**What the task requires:**
Only the lines from the one holding "Write part 2" through the one holding "UPPER_HALF = 0.026" are to be retyped, exactly as they appear, with both boundary lines included.

**Records for this exercise:**
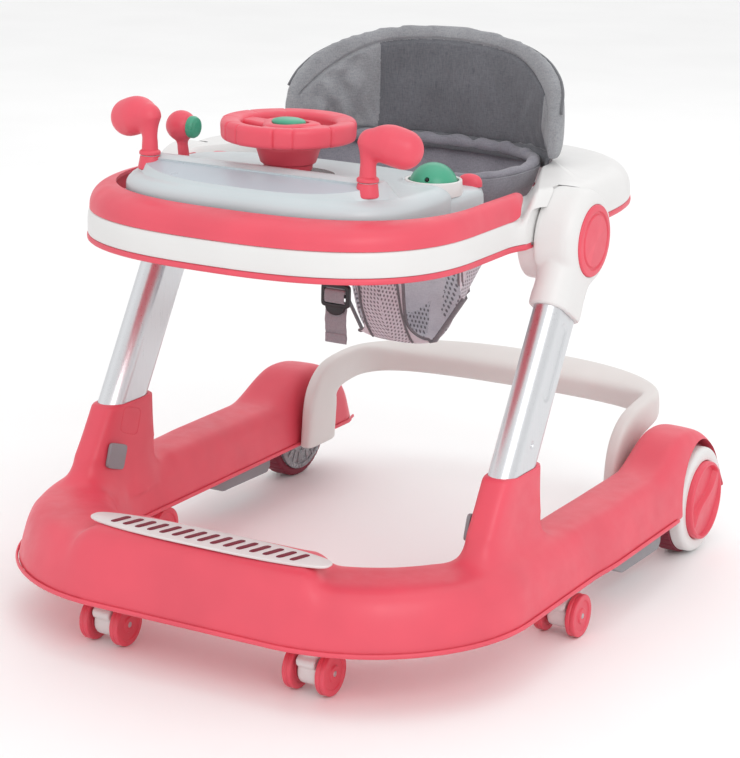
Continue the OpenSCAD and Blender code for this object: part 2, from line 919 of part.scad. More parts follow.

==

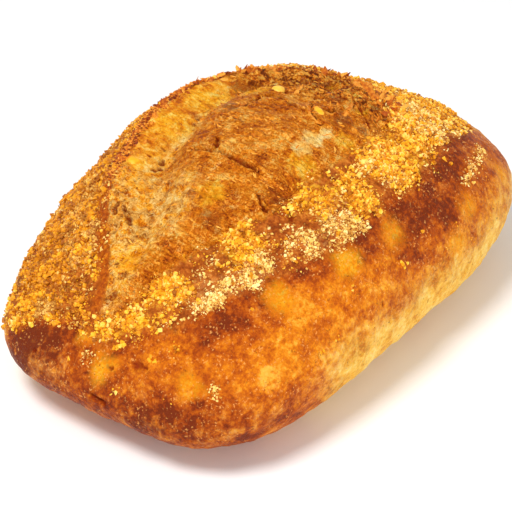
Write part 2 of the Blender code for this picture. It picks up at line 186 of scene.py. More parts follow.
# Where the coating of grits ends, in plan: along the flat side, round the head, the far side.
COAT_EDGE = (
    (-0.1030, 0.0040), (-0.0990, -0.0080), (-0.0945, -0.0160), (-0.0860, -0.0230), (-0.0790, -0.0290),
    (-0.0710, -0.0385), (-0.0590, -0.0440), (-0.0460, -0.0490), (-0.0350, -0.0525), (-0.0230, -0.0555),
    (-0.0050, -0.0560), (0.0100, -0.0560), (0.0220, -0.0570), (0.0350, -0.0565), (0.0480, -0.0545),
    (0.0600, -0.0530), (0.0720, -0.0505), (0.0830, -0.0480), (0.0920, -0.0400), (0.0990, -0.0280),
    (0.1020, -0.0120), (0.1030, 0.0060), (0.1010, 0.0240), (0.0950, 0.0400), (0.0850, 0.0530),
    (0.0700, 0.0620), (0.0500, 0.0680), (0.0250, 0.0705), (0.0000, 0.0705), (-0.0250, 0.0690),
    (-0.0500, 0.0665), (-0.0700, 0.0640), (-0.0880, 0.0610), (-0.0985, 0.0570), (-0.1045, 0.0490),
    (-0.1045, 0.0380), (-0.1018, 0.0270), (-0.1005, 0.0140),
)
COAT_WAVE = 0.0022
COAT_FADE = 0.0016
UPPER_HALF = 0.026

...

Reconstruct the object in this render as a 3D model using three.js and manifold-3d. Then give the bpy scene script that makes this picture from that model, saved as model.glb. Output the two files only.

**Output below:**
Write part 2 of the Blender code for this picture. It picks up at line 186 of scene.py. More parts follow.
# Where the coating of grits ends, in plan: along the flat side, round the head, the far side.
COAT_EDGE = (
    (-0.1030, 0.0040), (-0.0990, -0.0080), (-0.0945, -0.0160), (-0.0860, -0.0230), (-0.0790, -0.0290),
    (-0.0710, -0.0385), (-0.0590, -0.0440), (-0.0460, -0.0490), (-0.0350, -0.0525), (-0.0230, -0.0555),
    (-0.0050, -0.0560), (0.0100, -0.0560), (0.0220, -0.0570), (0.0350, -0.0565), (0.0480, -0.0545),
    (0.0600, -0.0530), (0.0720, -0.0505), (0.0830, -0.0480), (0.0920, -0.0400), (0.0990, -0.0280),
    (0.1020, -0.0120), (0.1030, 0.0060), (0.1010, 0.0240), (0.0950, 0.0400), (0.0850, 0.0530),
    (0.0700, 0.0620), (0.0500, 0.0680), (0.0250, 0.0705), (0.0000, 0.0705), (-0.0250, 0.0690),
    (-0.0500, 0.0665), (-0.0700, 0.0640), (-0.0880, 0.0610), (-0.0985, 0.0570), (-0.1045, 0.0490),
    (-0.1045, 0.0380), (-0.1018, 0.0270), (-0.1005, 0.0140),
)
COAT_WAVE = 0.0022
COAT_FADE = 0.0016
UPPER_HALF = 0.026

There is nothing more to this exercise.